Safe to merge — minimal, focused change with no functional regressions.

The PR makes three symmetrical one-line deletions across two implementation files and a test. The cuDNN wrapper accepts c_dtype as an optional parameter (defaulting to no intermediate C allocation), so omitting it is valid. The FC1 forward path deliberately keeps c_dtype, and the test is updated to match. No logic is altered.

No files require special attention.

Important Files Changed

Filename	Overview
transformer_engine/pytorch/ops/fused/forward_grouped_mlp.py	Removes `c_dtype` from `fc2_quant_kwargs` dict used when calling `grouped_gemm_quant_wrapper_sm100`; `fc1_glu_kwargs` intentionally retains `c_dtype` since the fused SwiGLU kernel uses the intermediate C tensor.
transformer_engine/pytorch/ops/fused/backward_grouped_mlp.py	Removes `c_dtype` from `fc1_dgrad_kwargs` used in the FC1 dgrad GEMM; the intermediate C tensor is not consumed in this backward path.
tests/pytorch/test_fusible_ops.py	Updates the `test_grouped_gemm_quant_cute_matches_mxfp8_quantized` test to match the updated kernel call signature by dropping the `c_dtype` argument.

Flowchart

%%{init: {'theme': 'neutral'}}%%
flowchart TD
    A[ForwardGroupedMLP] -->|fc1_glu_kwargs — keeps c_dtype| B[grouped_gemm_quant_wrapper_sm100\nFC1 SwiGLU GEMM]
    A -->|fc2_quant_kwargs — c_dtype removed| C[grouped_gemm_quant_wrapper_sm100\nFC2 GEMM]
    D[BackwardGroupedMLP] -->|fc1_dgrad_kwargs — c_dtype removed| E[grouped_gemm_quant_wrapper_sm100\nFC1 dgrad GEMM]
    B -->|intermediate C tensor still allocated| F[SwiGLU activation]
    C -->|no intermediate C tensor| G[FC2 output D]
    E -->|no intermediate C tensor| H[grad_input]

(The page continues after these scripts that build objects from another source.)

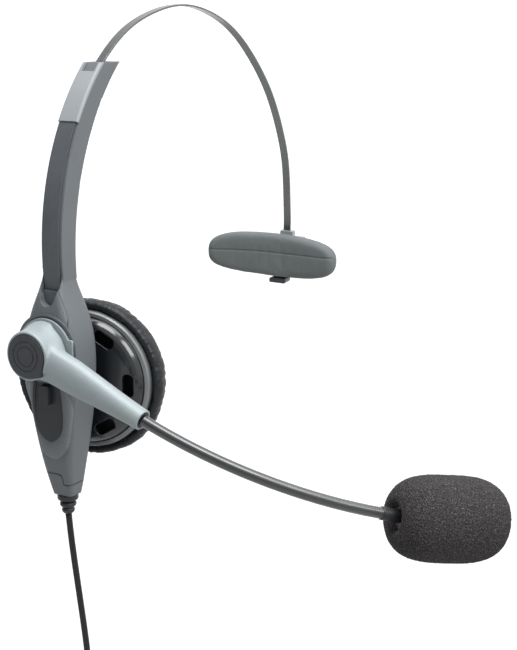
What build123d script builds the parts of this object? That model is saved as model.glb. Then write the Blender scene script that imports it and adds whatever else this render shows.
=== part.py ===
# Office headset for one ear: an earpiece with a swing boom, a steel headband
# with a temple pad, and a lead to a quick-release plug. Millimetres, +Z up.
# +X runs from the ear towards the temple pad and -Y is the wearer's front.
# The origin is the middle of the ear cushion's face, where the ear sits.
#
# Shapes are drawn in the hub frame, whose origin is the middle of the boom
# hub's outer face, and save() moves them to the part's own frame. The ear cup
# and the temple pad have frames of their own, turned about the vertical.
from math import acos, cos, pi, radians, sin, tan

from build123d import *
import os

# Earpiece: arm and housing
ARM_CENTRE = (95.9, 29.9)      # centre of the arm's arc, X and Z
ARM_OUTER_R = 82.4
ARM_HALF_WIDTH = 3.9
ARM_TOP_Z = 88.5               # the arm's open end is cut level
ARM_EXIT_DEG = 132.0           # polar angle where the strip leaves the arm
# the arm's inner side, a flatter arc than its outer side, as X and Z
ARM_INNER_SIDE = [(22.6, 22.0), (27.9, 57.8), (48.6, 88.6)]
ARM_SEAM_DEG = 150.2           # where the upper cover meets the lower one
ARM_FOOT_DEG = 189.0
COVER_THICK = 1.1
HOUSING_OUTER_X = 10.6
HOUSING_INNER_X = 24.9
HOUSING_TOP_Z = 26.0
HOUSING_FOOT_Z = -50.2
CAP_SEAM_Z = -45.8
SEAM_GAP = 0.25
SCOOP_TOP = 3.75               # half width where the lower cover runs in
SCOOP_R = 2.7
SCOOP_Z = 16.4
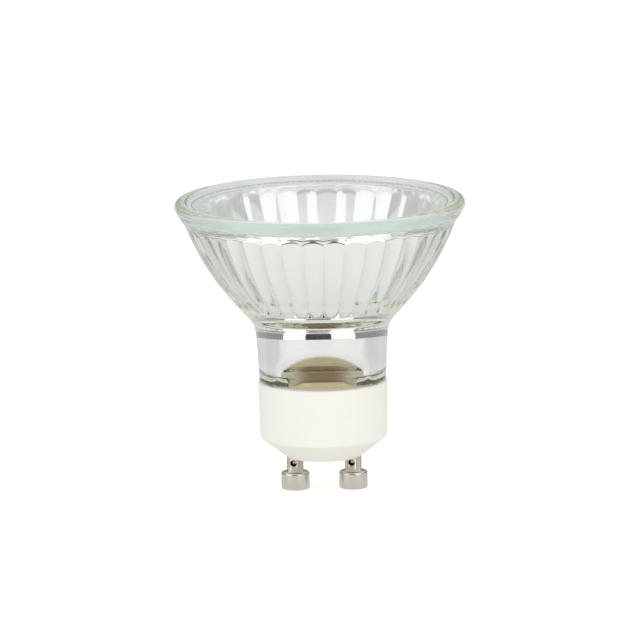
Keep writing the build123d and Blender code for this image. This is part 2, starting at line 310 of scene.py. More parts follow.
def fluted(z, inset):
    """Fluted bowl: crest line less the groove, which fades out towards the smooth band."""
    fade = np.clip((z - Z_FLUTE) / FLUTE_FADE, 0, 1)
    fade = fade * fade * (3 - 2 * fade)
    return bowl_radius(z, inset) - FLUTE_DEPTH * fade * GROOVE


def faceted(z):
    """Inside of the bowl: crest line less a bulge that is widest in the middle of each
    facet, a parabola across it, fading in above the smooth bottom."""
    fade = np.clip((z - Z_FLUTE - BOWL_WALL / 2) / FLUTE_FADE, 0, 1)
    return bowl_radius(z, BOWL_WALL) - FACET_BULGE * fade * (1 - ACROSS**2)


def flat_radius(z, distance=FLAT_D, z_corner=Z_FLAT):
    """Distance from the axis to the flats: upright at the foot, then slanting out at 45
    degrees; divided by the sine of the column's angle it is a plane."""
    rise = z - z_corner
    out = distance + 0.5 * (rise + np.sqrt(rise**2 + FLAT_CORNER**2))
    return out / np.maximum(np.abs(np.sin(THETA)), 0.05)


def neck_radius(z):
    """Tapered neck: a straight line from its foot to the shoulder."""
    return NECK_FOOT_R + NECK_TAPER * (z - Z_BASE_TOP) / NECK_HEIGHT


COLLAR_ROOT = (
    bowl_radius(Z_BOWL_TOP - COLLAR_OVERLAP) - 1.5 * FLUTE_DEPTH,
    Z_BOWL_TOP - COLLAR_OVERLAP,
)
BEAD_C = (RIM_R - RIM_EDGE, Z_RIM_TOP - RIM_EDGE)
BEAD_LOW = (
    BEAD_C[0] + RIM_EDGE * math.cos(math.radians(BEAD_LOW_ANGLE)),
    BEAD_C[1] - RIM_EDGE * math.sin(math.radians(BEAD_LOW_ANGLE)),
)
RIM_LOW = (RIM_R - RIM_SIDE_INSET, Z_RIM_TOP - RIM_SIDE_HEIGHT)


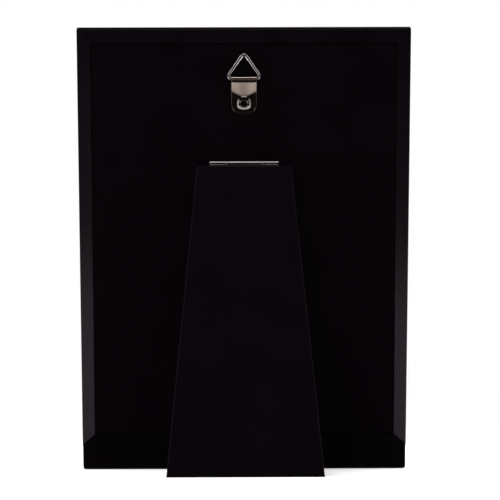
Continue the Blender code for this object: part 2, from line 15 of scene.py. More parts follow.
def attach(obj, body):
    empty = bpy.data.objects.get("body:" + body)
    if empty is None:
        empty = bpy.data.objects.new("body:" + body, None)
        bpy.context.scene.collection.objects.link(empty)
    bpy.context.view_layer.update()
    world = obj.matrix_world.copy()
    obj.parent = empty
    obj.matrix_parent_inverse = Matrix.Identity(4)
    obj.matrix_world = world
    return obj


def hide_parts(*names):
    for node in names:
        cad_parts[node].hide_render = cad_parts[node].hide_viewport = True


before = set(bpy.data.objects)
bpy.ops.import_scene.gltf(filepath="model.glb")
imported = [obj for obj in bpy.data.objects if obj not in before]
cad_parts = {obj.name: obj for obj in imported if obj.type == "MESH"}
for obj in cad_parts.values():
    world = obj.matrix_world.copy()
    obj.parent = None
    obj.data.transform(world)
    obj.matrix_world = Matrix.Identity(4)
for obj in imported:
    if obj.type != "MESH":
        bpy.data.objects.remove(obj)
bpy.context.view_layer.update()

MM = 0.001

# The frame and its back board, as their solids have them
LEAN = math.radians(16.0)
HALF_WIDTH = 82.1 * MM
FRAME_HEIGHT = 227.8 * MM
LIP_DROP = 13.6 * MM
LIP_CORNER = 1.4 * MM
RIM_WIDTH = 6.6 * MM
BORDER = 10.6 * MM
FRAME_DEPTH = 8.5 * MM
OUTER_WALL = 5.9 * MM
FACE_THICKNESS = 3.0 * MM
SIGHT_CHAMFER = 1.2 * MM
MITRE_GAP = 0.2 * MM
FRONT_ARRIS = 0.5 * MM
EDGE_GAP = 0.3 * MM
LAYER_GAP = 0.1 * MM
PANEL_FRONT = 6.1 * MM
PANEL_BACK = 8.1 * MM
FRAME_LIFT = FACE_THICKNESS * math.sin(LEAN)
# How far the whole part is moved to stand over the table's middle
MIDDLE = 47.9619 * MM

# The easel leg and its hinge
LEG_OPENING = math.radians(30.0)
LEG_SLOPE = LEG_OPENING - LEAN
HINGE_HEIGHT = 161.2 * MM
HINGE_DEPTH = 9.4 * MM
PIN_RADIUS = 0.6 * MM
BARREL_RADIUS = 1.2 * MM
HINGE_SHEET = 0.5 * MM
LEAF_LENGTH = 14.0 * MM
PANEL_LEAF_WIDTH = 34.2 * MM
LEG_LEAF_WIDTH = 33.2 * MM
MIDDLE_KNUCKLE = 16.6 * MM
KNUCKLE_GAP = 0.2 * MM
RIVET_DROP = 9.2 * MM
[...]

_{Reviews (2): Last reviewed commit: "Merge pull request #4 from ksivaman/pr_f..." | Re-trigger Greptile}

ksivaman

This shouldn't be merged in as a standalone commit as it requires changes from cudnn-FE for correctly inferring this type. Once those changes are released, this should be a part of a bigger PR that raises the min requires FE for enabled the fusion and removes all of the other cumbersome FE version checks for the features as well.

timmoon10

LGTM

vthumbe1503 · 2026-04-24T19:27:39Z

@ksivaman if your concern is that the title isnt inline with what the change acheives, then it makes sense and I have changed the title.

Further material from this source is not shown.